The ICC  statistics for peer-assigned grades are presented in Table 1, proving Coursera' peer grading system to be a reliable assessment of MOOC assignments. The small single-measure ICC (0.26) and high average-measure ICC (0.64) indicate that while a single peer might not be able to provide reliable grades, averaging the five peer-assigned grades (as Coursera does) can produce fairly reliable grading results.
The MOOC instructor is still in the process of assigning grades to the final MGR assignment. As a result, we cannot compare the peer-assigned grades with the instructor-assigned grades at this time. However, we will be able to share the results on validity during our presentation. Interested in the relationship between peer- and self-grading, we also calculated the correlation between the two and found a small but significant correlation (r=0.26, p<.01, N=1820). Interestingly, the data also suggest peer-grades tend to be lower than self-grades (x?=9.0 and 9.7 respectively, with a maximum grade of 12).
The survey results show that MOOC students in general liked the peer-grading activity, believing they have received fair grades and useful feedback. Consistent with what the literature suggests, the students also believe peer grading benefited their MOOC learning in terms of motivation, social presence, and higher-order learning. The descriptive data of students' responses (N=2592) for each survey question are summarized in Table 2.
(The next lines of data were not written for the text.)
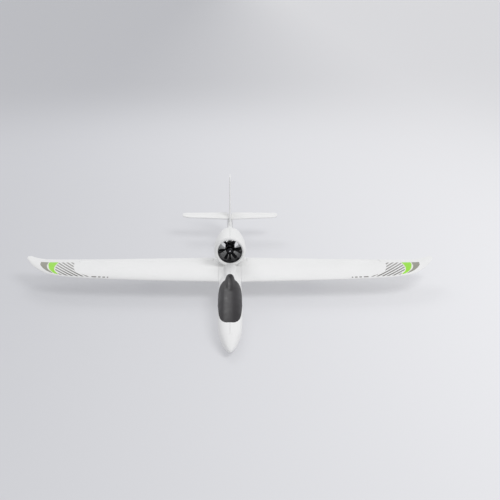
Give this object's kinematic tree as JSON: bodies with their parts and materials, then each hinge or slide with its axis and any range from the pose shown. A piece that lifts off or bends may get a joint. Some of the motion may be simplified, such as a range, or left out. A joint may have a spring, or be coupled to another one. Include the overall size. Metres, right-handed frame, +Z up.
{
  "type": "rc jet plane",
  "caption": "Radio-controlled foam glider pushed by a ducted fan in a round pod above the wing, with a black hatch, long curved-tip wing, slim tail boom and working control surfaces.",
  "frame": {"origin": "on the ground under the middle of the airframe's length and span, at the underside of the belly skid", "axes": "+Z up, nose towards -Y, +X towards the aircraft's left wing tip"},
  "size_m": [1.16, 0.864, 0.201],
  "materials": {
    "white_foam": "matte",
    "hatch_black": "satin",
    "black_plastic": "satin",
    "grey_plastic": "satin",
    "white_plastic": "satin",
    "carbon": "satin",
    "steel": "satin",
    "servo_case": "gloss",
    "battery_wrap": "gloss",
    "strap_fabric": "matte",
    "plywood": "matte"
  },
  "bodies": {
    "airframe": {"fuselage_left_half": "white_foam", "fuselage_right_half": "white_foam", "battery_pack": "battery_wrap", "battery_strap": "strap_fabric", "battery_tray": "plywood", "belly_skid": "grey_plastic", "elevator_servo": "servo_case", "fan_housing": "black_plastic", "fuselage_magnet": "steel", "horizontal_stabilizer": "white_foam", "left_aileron_servo": "servo_case", "motor": "steel", "motor_tail_cone": "black_plastic", "nacelle_left_shell": "white_foam", "nacelle_right_shell": "white_foam", "nose_cap": "white_foam", "receiver": "grey_plastic", "right_aileron_servo": "servo_case", "rudder_servo": "servo_case", "speed_controller": "black_plastic", "stabilizer_spar": "carbon", "thrust_tube": "grey_plastic", "vertical_fin": "white_foam", "wing_left": "white_foam", "wing_rear_pin": "carbon", "wing_right": "white_foam", "wing_spar_tube": "carbon"},
    "canopy": {"canopy_hatch": "hatch_black", "canopy_tongue": "plywood", "canopy_magnet": "steel"},
    "fan": {"fan_rotor": "black_plastic", "spinner": "black_plastic", "spinner_screw": "steel", "motor_shaft": "steel"},
    "left_aileron_surface": {"left_aileron": "white_foam", "left_aileron_horn": "black_plastic"},
    "right_aileron_surface": {"right_aileron": "white_foam", "right_aileron_horn": "black_plastic"},
    "elevator_surfaces": {"elevator_left_half": "white_foam", "elevator_right_half": "white_foam", "elevator_joiner": "steel", "elevator_horn": "black_plastic"},
    "rudder_surface": {"rudder": "white_foam", "rudder_horn": "black_plastic"},
    "elevator_arm": {"elevator_servo_arm": "white_plastic"},
    "elevator_rod": {"elevator_pushrod": "steel", "elevator_clevis": "black_plastic"},
    "rudder_arm": {"rudder_servo_arm": "white_plastic"},
    "rudder_rod": {"rudder_pushrod": "steel", "rudder_clevis": "black_plastic"},
    "left_aileron_arm": {"left_aileron_servo_arm": "white_plastic"},
    "left_aileron_rod": {"left_aileron_pushrod": "steel", "left_aileron_clevis": "black_plastic"},
    "right_aileron_arm": {"right_aileron_servo_arm": "white_plastic"},
    "right_aileron_rod": {"right_aileron_pushrod": "steel", "right_aileron_clevis": "black_plastic"}
  },
  "joints": [
    {"name": "canopy_tilt", "type": "hinge", "parent": "airframe", "child": "canopy", "pos_m": [0, -0.346, 0.049], "axis": [1, 0, 0], "range_deg": [0, 40]},
    {"name": "fan_spin", "type": "hinge", "parent": "airframe", "child": "fan", "pos_m": [0, -0.051, 0.112], "axis": [0, 0.9976, -0.0698], "continuous": true},
    {"name": "left_aileron_hinge", "type": "hinge", "parent": "airframe", "child": "left_aileron_surface", "pos_m": [0.2, 0.00614, 0.05661], "axis": [0.9989, -0.0457, 0.013], "range_deg": [-25, 25]},
    {"name": "right_aileron_hinge", "type": "hinge", "parent": "airframe", "child": "right_aileron_surface", "pos_m": [-0.2, 0.00614, 0.05661], "axis": [0.9989, 0.0457, -0.013], "range_deg": [-25, 25]},
    {"name": "elevator_hinge", "type": "hinge", "parent": "airframe", "child": "elevator_surfaces", "pos_m": [0, 0.3586, 0.078], "axis": [1, 0, 0], "range_deg": [-20, 20]},
    {"name": "rudder_hinge", "type": "hinge", "parent": "airframe", "child": "rudder_surface", "pos_m": [0, 0.386, 0.062], "axis": [0, 0, 1], "range_deg": [-25, 25]},
    {"name": "elevator_servo_turn", "type": "hinge", "parent": "airframe", "child": "elevator_arm", "pos_m": [-0.0036, -0.178, 0.039], "axis": [1, 0, 0], "range_deg": [-20, 20]},
    {"name": "elevator_rod_pivot", "type": "hinge", "parent": "elevator_arm", "child": "elevator_rod", "pos_m": [-0.0036, -0.178, 0.03], "axis": [1, 0, 0], "range_deg": [-20, 20]},
    {"name": "rudder_servo_turn", "type": "hinge", "parent": "airframe", "child": "rudder_arm", "pos_m": [-0.014, -0.146, 0.0426], "axis": [0, 0, 1], "range_deg": [-25, 25]},
    {"name": "rudder_rod_pivot", "type": "hinge", "parent": "rudder_arm", "child": "rudder_rod", "pos_m": [-0.004, -0.146, 0.0426], "axis": [0, 0, 1], "range_deg": [-25, 25]},
    {"name": "left_aileron_servo_turn", "type": "hinge", "parent": "airframe", "child": "left_aileron_arm", "pos_m": [0.20001, -0.0477, 0.05391], "axis": [0.9989, -0.0457, 0.013], "range_deg": [-25, 25]},
    {"name": "left_aileron_rod_pivot", "type": "hinge", "parent": "left_aileron_arm", "child": "left_aileron_rod", "pos_m": [0.20001, -0.0477, 0.04391], "axis": [0.9989, -0.0457, 0.013], "range_deg": [-25, 25]},
    {"name": "right_aileron_servo_turn", "type": "hinge", "parent": "airframe", "child": "right_aileron_arm", "pos_m": [-0.20001, -0.0477, 0.05391], "axis": [0.9989, 0.0457, -0.013], "range_deg": [-25, 25]},
    {"name": "right_aileron_rod_pivot", "type": "hinge", "parent": "right_aileron_arm", "child": "right_aileron_rod", "pos_m": [-0.20001, -0.0477, 0.04391], "axis": [0.9989, 0.0457, -0.013], "range_deg": [-25, 25]}
  ],
  "couplings": [
    {"joint": "right_aileron_hinge", "follows": "left_aileron_hinge", "ratio": -1},
    {"joint": "left_aileron_servo_turn", "follows": "left_aileron_hinge", "ratio": 1},
    {"joint": "left_aileron_rod_pivot", "follows": "left_aileron_hinge", "ratio": -1},
    {"joint": "right_aileron_servo_turn", "follows": "left_aileron_hinge", "ratio": -1},
    {"joint": "right_aileron_rod_pivot", "follows": "left_aileron_hinge", "ratio": 1},
    {"joint": "elevator_servo_turn", "follows": "elevator_hinge", "ratio": 1},
    {"joint": "elevator_rod_pivot", "follows": "elevator_hinge", "ratio": -1},
    {"joint": "rudder_servo_turn", "follows": "rudder_hinge", "ratio": 1},
    {"joint": "rudder_rod_pivot", "follows": "rudder_hinge", "ratio": -1}
  ]
}
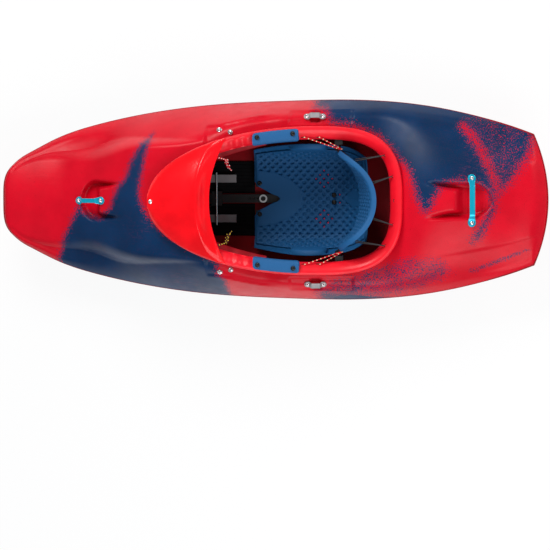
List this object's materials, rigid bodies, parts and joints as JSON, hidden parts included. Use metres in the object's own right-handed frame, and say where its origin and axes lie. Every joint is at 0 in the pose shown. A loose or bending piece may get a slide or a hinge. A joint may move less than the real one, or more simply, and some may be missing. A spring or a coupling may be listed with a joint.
{
  "type": "whitewater freestyle kayak",
  "caption": "Short whitewater kayak with a moulded shell, cockpit rim, raised front cap, grab handles, bulkhead footrest, sliding seat and tilting backband.",
  "frame": {"origin": "under the middle of the boat, level with the lowest point of the hull", "axes": "bow towards -X, stern towards +X, starboard towards +Y, deck towards +Z"},
  "size_m": [1.8199, 0.664, 0.4519],
  "materials": {
    "shell": "rotomoulded polyethylene, mottled red and navy, satin",
    "rim": "red polyethylene, satin",
    "cap": "glossy red thermoformed sheet",
    "pad_blue": "blue moulded foam and plastic, matt",
    "black": "black plastic, matt",
    "foam": "black closed-cell foam",
    "grey": "grey anodised aluminium",
    "handle": "cyan anodised aluminium",
    "steel": "stainless steel",
    "dark_steel": "black stainless steel",
    "cord": "braided cord, red flecked with white",
    "bungee": "black shock cord"
  },
  "bodies": {
    "boat": {"hull": "shell", "deck": "shell", "coaming": "rim", "riser_cap": "cap", "riser_screw": "steel", "bow_handle": "handle", "stern_handle": "handle", "lift_bar_port": "grey", "lift_bar_starboard": "grey", "bow_handle_screws": "steel", "stern_handle_screws": "steel", "lift_bar_screws": "steel", "thigh_hook_port": "rim", "thigh_hook_starboard": "rim", "hook_screws": "steel", "brace_bolts": "dark_steel", "floor_mat_port": "foam", "floor_mat_starboard": "foam", "index_beam": "black", "seat_rail_port": "black", "seat_rail_starboard": "black", "backband_hanger_port": "black", "backband_hanger_starboard": "black", "tension_cord_port": "cord", "tension_cord_starboard": "cord", "bungee_port": "bungee", "bungee_starboard": "bungee", "tie_cord_port": "cord", "tie_cord_starboard": "cord", "bow_pillar": "foam", "stern_pillar": "foam"},
    "seat": {"seat_pan": "black", "seat_pad": "pad_blue", "seat_bolts": "dark_steel", "hip_pad_port": "pad_blue", "hip_pad_starboard": "pad_blue"},
    "backband": {"backband_shell": "black", "backband_pad": "pad_blue"},
    "footrest": {"footrest_plate": "black", "foot_pad_port": "foam", "foot_pad_starboard": "foam", "footrest_arm_port": "grey", "footrest_arm_starboard": "grey", "cross_rod": "grey", "footrest_carriage": "black"},
    "brace_port": {"thigh_brace_port": "pad_blue"},
    "brace_starboard": {"thigh_brace_starboard": "pad_blue"},
    "knob": {"beam_knob": "grey"}
  },
  "joints": [
    {"name": "seat_slide", "type": "slide", "parent": "boat", "child": "seat", "axis": [1, 0, 0], "range_m": [-0.025, 0.025]},
    {"name": "backband_tilt", "type": "hinge", "parent": "boat", "child": "backband", "pos_m": [0.226, 0, 0.251], "axis": [0, 1, 0], "range_deg": [-8, 10], "deforming": ["tension_cord_port", "tension_cord_starboard", "bungee_port", "bungee_starboard"]},
    {"name": "footrest_slide", "type": "slide", "parent": "boat", "child": "footrest", "axis": [1, 0, 0], "range_m": [-0.06, 0.06]},
    {"name": "brace_port_slide", "type": "slide", "parent": "boat", "child": "brace_port", "axis": [0.975, -0.1007, -0.1981], "range_m": [-0.008, 0.008]},
    {"name": "brace_starboard_slide", "type": "slide", "parent": "boat", "child": "brace_starboard", "axis": [0.975, 0.1007, -0.1981], "range_m": [-0.008, 0.008]},
    {"name": "knob_turn", "type": "hinge", "parent": "boat", "child": "knob", "pos_m": [-0.06, 0, 0.035], "axis": [0, 0, 1], "range_deg": [-180, 180]}
  ]
}
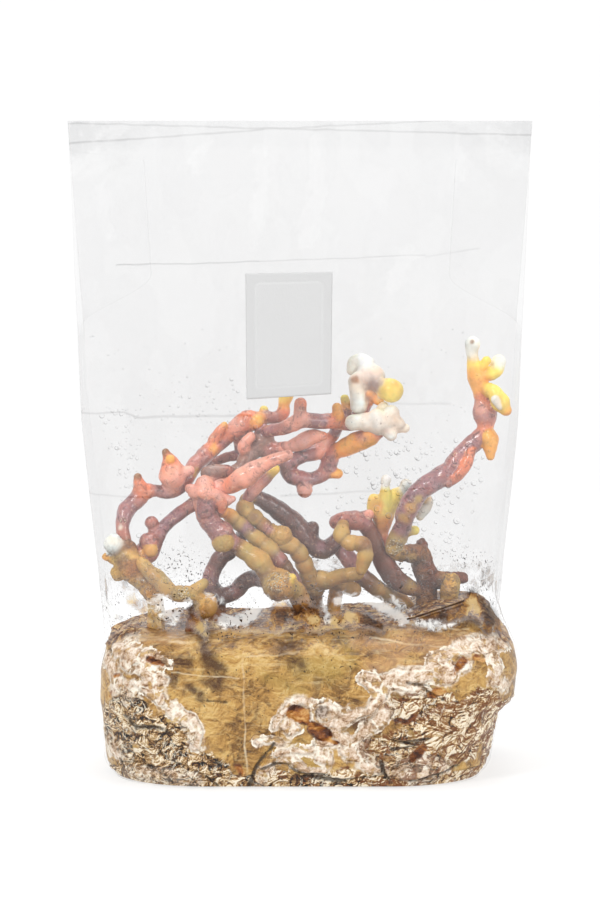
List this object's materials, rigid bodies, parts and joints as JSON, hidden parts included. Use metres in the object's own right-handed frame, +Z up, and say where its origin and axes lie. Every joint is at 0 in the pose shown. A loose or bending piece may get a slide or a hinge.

The initial statistical results show that Coursera's peer grading system can provide a reliable assessment of complicated MOOC assignments. However, the inter-rater reliability among peer graders is lower than we expected, and more analysis is needed to identify the causes. In addition, peer grading is found to be significantly correlated with self-grading, but tend to be lower. The peer grading activity is also well-received by the MOOC students, who believe it is useful, fair, and has positively influenced their learning experience in various ways.